I have an out-of-tree kernel module for my device, which is configured through devicetree. The problem is that when the system boots the module does not get loaded by the kernel.
The only option to load it is to manually call modprobe mymodule, then kernel finds it (it is installed under /lib/modules/5.15.71+g95448dd0dc9b/extra/) and loads it correctly.

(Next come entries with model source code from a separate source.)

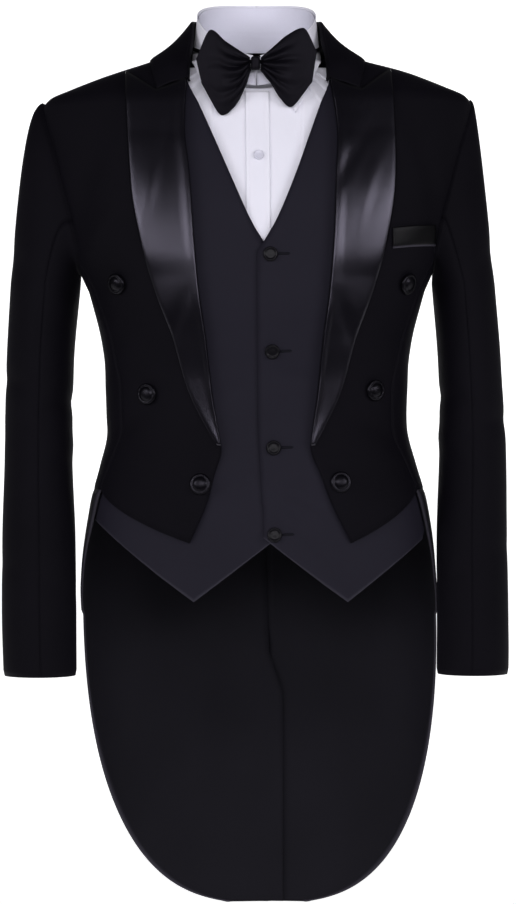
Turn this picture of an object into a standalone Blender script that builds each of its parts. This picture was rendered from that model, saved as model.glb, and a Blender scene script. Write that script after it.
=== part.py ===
"""Evening tailcoat suit, dressed and hollow: tailcoat, waistcoat, shirt front and bow tie.

The front faces -Y, +X is the wearer's left and +Z is up. The origin lies on the body's
axis at shoulder level. Tables and sizes are in millimetres, and MM turns them into metres.
"""
import math

import bmesh
import bpy
import numpy as np
from mathutils import Matrix, Vector

MM = 0.001

# Driving sizes
COAT_WALL = 2.4
WAISTCOAT_WALL = 1.8
SHIRT_WALL = 1.2
LAPEL_WALL = 2.0
SEAM_GAP = 0.36
COAT_OUT = -COAT_WALL / 2
WAISTCOAT_OUT = -6.2
SHIRT_OUT = -13.4
LAPEL_OUT = 1.9
SQUARENESS = 2.4
ROUND_STEPS = 16

# Outer face of the coat, in level rings from the neck down to the tail hem
# height, half-width, depth to the front, depth to the back
BODY_RINGS = (
    (26, 74, 50, 68),
    (14, 92, 62, 74),
    (2, 119, 70, 78),
    (-9, 148, 75, 81),
    (-20, 177, 79, 84),
    (-31, 205, 84, 87),
    (-42, 229, 89, 90),
    (-51, 235, 92, 92),
    (-100, 229, 108, 102),
    (-150, 221, 119, 108),
    (-190, 212, 124, 109),
    (-221, 200, 126, 108),
    (-240, 188, 126, 106),
    (-262, 181, 125, 103),
    (-306, 170, 119, 95),
    (-350, 165, 113, 89),
    (-394, 165, 111, 89),
    (-438, 174, 112, 95),
    (-482, 185.5, 115, 102),
    (-548, 194.5, 119, 111),
    (-600, 197, 121, 115),
    (-700, 196, 121, 118),
    (-820, 193, 120, 117),
    (-940, 190, 120, 114),
)
# The outline leans a little to the wearer's left: height, sideways shift
BODY_LEAN = ((30, 1), (-51, 1), (-380, 0), (-430, 2), (-500, 2.6), (-548, 2.2), (-620, 3.8),
             (-760, 7), (-940, 12))
# The shoulders lie a little higher towards their tips, more so the wearer's left one
SHOULDER_RISE = {1: 7.3, -1: 3.5}
RISE_START = 92
RISE_WIDTH = 85
RISE_FOOT = -300
RISE_DEPTH = 240
# Centre line of the front edges, lapels and buttons: height, sideways shift
FRONT_LINE = ((20, 0), (-20, 2), (-80, 5), (-130, 7), (-200, 8), (-300, 8.5), (-400, 9.5),
              (-450, 12), (-520, 15), (-600, 15))
# Centre seam of the back: height, sideways shift
BACK_LINE = ((30, 0), (-300, 2), (-465, 9), (-650, 14), (-940, 16))


class Curve:
    """Smooth curve through table rows, flat at each peak so that it never overshoots."""

    def __init__(self, rows, column=1):
        rows = sorted(rows)
        self.places = [row[0] for row in rows]
        self.values = [row[column] for row in rows]
        steps = [self.places[i + 1] - self.places[i] for i in range(len(rows) - 1)]
        rises = [(self.values[i + 1] - self.values[i]) / steps[i] for i in range(len(steps))]
        self.slopes = [rises[0]]
        for before, after in zip(rises, rises[1:]):
            same_way = before * after > 0
            self.slopes.append(2 * before * after / (before + after) if same_way else 0.0)
        self.slopes.append(rises[-1])

    def __call__(self, place):
        place = min(max(place, self.places[0]), self.places[-1])
        i = min(int(np.searchsorted(self.places, place, side="right")) - 1, len(self.places) - 2)
        step = self.places[i + 1] - self.places[i]
        t = (place - self.places[i]) / step
        start = (1 + 2 * t) * (1 - t) ** 2
        end = t * t * (3 - 2 * t)
        lead_in = t * (1 - t) ** 2 * step * self.slopes[i]
        lead_out = t * t * (t - 1) * step * self.slopes[i + 1]
        return start * self.values[i] + end * self.values[i + 1] + lead_in + lead_out


half_width = Curve(BODY_RINGS, 1)
front_depth = Curve(BODY_RINGS, 2)
back_depth = Curve(BODY_RINGS, 3)
body_lean = Curve(BODY_LEAN)
front_line = Curve(FRONT_LINE)
back_line = Curve(BACK_LINE)


def mix(start, end, share):
    """Value or vector a share of the way from start to end."""
    return start + (end - start) * share


def held_share(value):
    """Value held between 0 and 1."""
    return min(max(value, 0.0), 1.0)


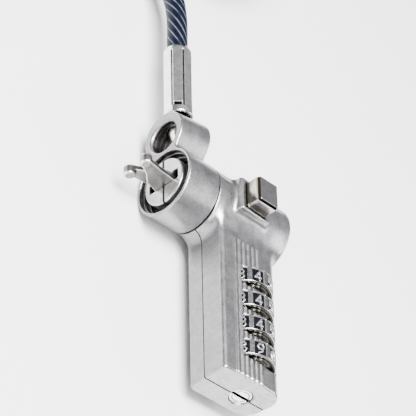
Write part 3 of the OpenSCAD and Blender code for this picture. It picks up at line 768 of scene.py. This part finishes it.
def dialPiece(name, centre, firstFigure):
    # a ring whose outer radius is a height map of angle and place along the axis; the columns
    # go out along one side, over the map, in along the other side and back through the bore
    p = dial
    step = 2 if rough else 1
    around, across = p["around"] // step, p["across"] // step
    angle = np.linspace(0, 360, around, endpoint=False)[:, None]
    half = p["width"] / 2
    along = np.linspace(-half, half, across)[None]
    pitch = 360 / p["panels"]
    number = np.round((angle - p["firstPanel"]) / pitch)
    offset = angle - p["firstPanel"] - number * pitch
    arc = np.radians(offset) * p["radius"]
    halfArc = math.radians(p["panelHalf"]) * p["radius"]
    panel = np.maximum(np.abs(arc) - halfArc, np.abs(along) - p["panelReach"])
    inPanel = 1 - smoothStep(-0.07, 0.07, panel)
    raised = np.zeros((around, across))
    for k in range(p["panels"]):
        rows = (number[:, 0] % p["panels"]) == k
        figure = (firstFigure - k) % 10
        tall, wide = p["figureTall"], p["figureWide"]
        strokes = [[((a - 0.5) * wide, (b - 0.5) * tall) for a, b in line]
                   for line in figures[figure]]
        u = np.broadcast_to(-arc[rows], (rows.sum(), across))
        v = np.broadcast_to(-along, (rows.sum(), across))
        raised[rows] = 1 - smoothStep(-0.05, 0.05, strokeDistance(u, v, strokes) - p["stroke"])
    fromEnd = half - np.abs(along)
    rounding = p["edge"] - np.sqrt(np.maximum(p["edge"] ** 2
                                              - np.maximum(p["edge"] - fromEnd, 0) ** 2, 0))
    top = p["radius"] - rounding - inPanel * p["panelDepth"] + inPanel * raised * p["figureRise"]
    ink = np.clip(inPanel * 1.3 - 0.2, 0, 1) * (1 - raised)
    sideX = np.array([-half + 0.02, -half, -half + p["rimStep"], -half + p["rimStep"],
                      -half, -half])
    sideR = np.array([p["bore"] + 0.02, p["bore"] + 0.3, p["bore"] + 0.35, p["radius"] - 1.0,
                      p["radius"] - 0.9, p["radius"] - p["edge"] - 0.05])
    ones = np.ones((around, 1))
    boreX = np.array([half - 0.3, 0, -half + 0.3])
    r = np.hstack([ones * sideR, top, ones * sideR[::-1], ones * np.full(3, p["bore"])])
    x = np.hstack([ones * sideX, ones * along, ones * -sideX[::-1], ones * boreX])
    def overAll(onMap, elsewhere):
        # a trait on the map, with one value on the sides and in the bore
        side, bore = [np.full((around, n), float(elsewhere)) for n in (len(sideR), len(boreX))]
        return np.hstack([side, onMap, side, bore])
    a = np.radians(angle)
    points = np.stack([centre[0] + x, centre[1] - r * np.sin(a), centre[2] + r * np.cos(a)], -1)
    quads = gridQuads(*r.shape, wrapRows=True, wrapColumns=True)[:, ::-1]
    # the trait flank is 1 on the sides and in the bore, for painted shade there
    return addPiece(name, points.reshape(-1, 3), quads,
                    traits={"ink": overAll(ink, 0), "raised": overAll(inPanel * raised, 0),
                            "flank": overAll(0 * ink, 1)})

dialPieces = []
for k, firstFigure in enumerate(dial["figuresAtFirst"]):
    dialPieces.append(dialPiece(f"dial{k + 1}", middleOf(f"dial_{k + 1}"), firstFigure))
print("dials made")

for piece, body, nodes, slot in (
        (shellFront, "head", ["shell_front"], "satin_nickel"),
        (shellBack, "head", ["shell_back"], "satin_nickel"),
        (collarPiece, "collar", ["collar"], "satin_nickel"),
        (barPieces[0], "bar_a", ["bar_a"], "satin_steel"),
        (barPieces[1], "bar_b", ["bar_b"], "satin_steel"),
        (buttonPiece, "button", ["button"], "bright_nickel"),
        (ferrulePiece, "cable", ["ferrule"], "bright_nickel"),
        (swivelPiece, "cable", ["swivel_pin"], "bright_nickel"),
        (screwPiece, "reset_screw", ["reset_screw"], "bright_nickel"),
        *[(piece, f"dial_{k + 1}", [f"dial_{k + 1}"], "dial_black")
          for k, piece in enumerate(dialPieces)]):
    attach(piece, body)
    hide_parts(*nodes)


# finishes

class Wire:
    # an output socket; sums and products of it add Math nodes
    def __init__(self, sheet, socket):
        self.sheet = sheet
        self.socket = socket

    def maths(self, operation, a, b=0.0):
        return self.sheet.add("ShaderNodeMath", {"operation": operation}, {0: a, 1: b})

    def __add__(self, other): return self.maths("ADD", self, other)
    def __sub__(self, other): return self.maths("SUBTRACT", self, other)
    def __rsub__(self, other): return self.maths("SUBTRACT", other, self)
    def __mul__(self, other): return self.maths("MULTIPLY", self, other)
    def __truediv__(self, other): return self.maths("DIVIDE", self, other)
    def __rtruediv__(self, other): return self.maths("DIVIDE", other, self)
    def __neg__(self): return self * -1
    def __abs__(self): return self.maths("ABSOLUTE", self)
    __radd__ = __add__
    __rmul__ = __mul__

    def sine(self): return self.maths("SINE", self)
    def most(self, other): return self.maths("MAXIMUM", self, other)

    def between(self, low, high):
        # 0 up to low, 1 from high on, and a smooth rise between
        return self.sheet.add("ShaderNodeMapRange", {"interpolation_type": "SMOOTHSTEP"},
                              {"Value": self, "From Min": low, "From Max": high})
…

Here is a devicetree entry:
&fspi {
mydevice: mydevice@0 {
compatible = "mycompany,mydriver";
spi-max-frequency = <1000000>;
spi-rx-bus-width = <4>; /* 1 SPI Rx lines */
spi-tx-bus-width = <4>; /* 1 SPI Tx line */
reg = <0>;
#address-cells = <1>;
#size-cells = <1>;
status = "okay";
};
};
As well as part of my driver:
static const struct of_device_id mydriver_of_table[] = {
{ .compatible = "mycompany,mydriver" },
{ /* sentinel */ }
};
MODULE_DEVICE_TABLE(of, mydriver_of_table);
static struct spi_mem_driver mydriver_driver = {
.spidrv = {
.driver = {
.name = "mydriver",
.of_match_table = mydriver_of_table
},
},
.probe = mydriver_probe,
.remove = mydriver_remove
};
module_spi_mem_driver(mydriver_driver);
In my opinion everything looks fine, especially given the fact that when I manually call modprobe the driver is loaded correctly. What can be wrong here? Does the fact that the module is out of tree impact the module loading process?